In the Toy Inventor Collaboration Program, the focus is on:
protecting inventors early
filtering ideas realistically
introducing brands only when collaboration makes sense
Royalty discussions come at the right stage, not the first conversation.
Common misconceptions about toy inventor compensation
“If my idea is good, the royalty should be high”
Commercial structure matters more than idea quality alone.
“Patents guarantee better royalties”
Patents can help—but they are not decisive.
“I should be paid for my development time”
Brands pay for outcomes, not hours.
“Royalties last forever”
Most agreements are time-limited and conditional.

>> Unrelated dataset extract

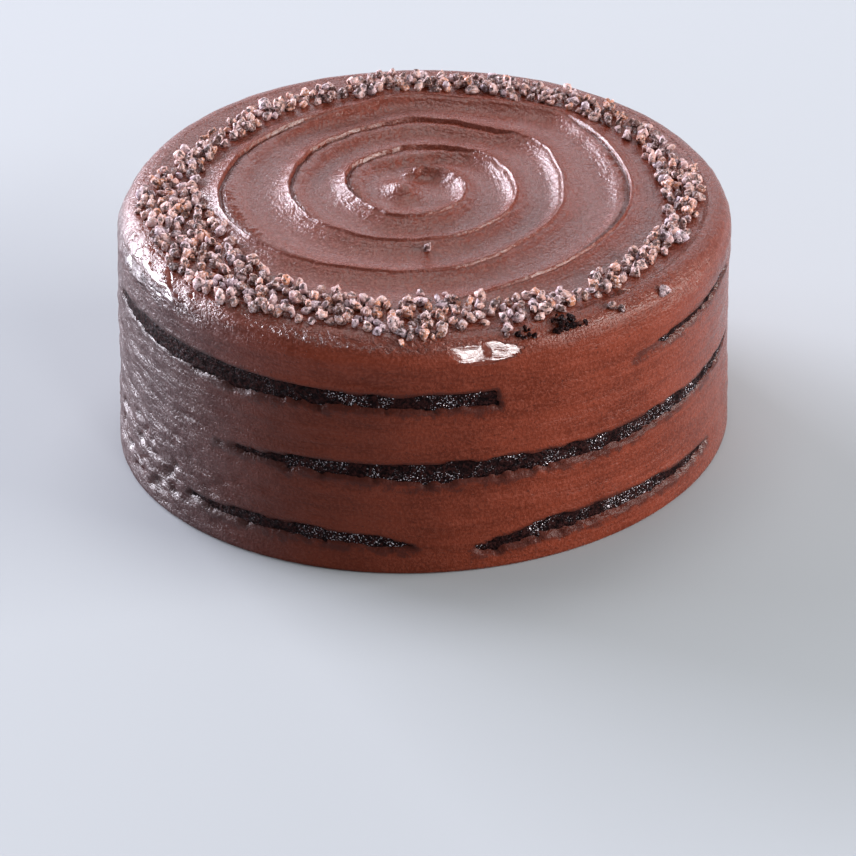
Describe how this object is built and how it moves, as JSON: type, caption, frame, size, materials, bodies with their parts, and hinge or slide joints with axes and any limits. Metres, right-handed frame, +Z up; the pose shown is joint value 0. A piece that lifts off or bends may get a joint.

When royalties make sense—and when they don’t
Royalties make sense when:
the inventor wants scale
the brand wants differentiated innovation
both sides accept shared risk
Royalties make less sense when:
guaranteed income is required
development cost is extreme
margins are exceptionally thin
Understanding this alignment early avoids frustration.
Frequently asked questions
How much do toy inventors typically earn?
There is no typical amount. Earnings depend entirely on product success.
Can you make a living from toy inventor royalties?
A small number do. Most treat royalties as portfolio income.
Are royalties paid per country?
Often yes. Territory and distribution matter.
What if the product never launches?
If the product does not launch, royalties are not paid.
The most important takeaway
If your first question is:
“How much will I get paid?”
you may be asking too early.
A better question is:
“Is this a product a brand can realistically develop and sell?”
When the answer is yes, compensation becomes a solvable problem.
Royalties are not a starting point.
They are the result of alignment, feasibility, and execution.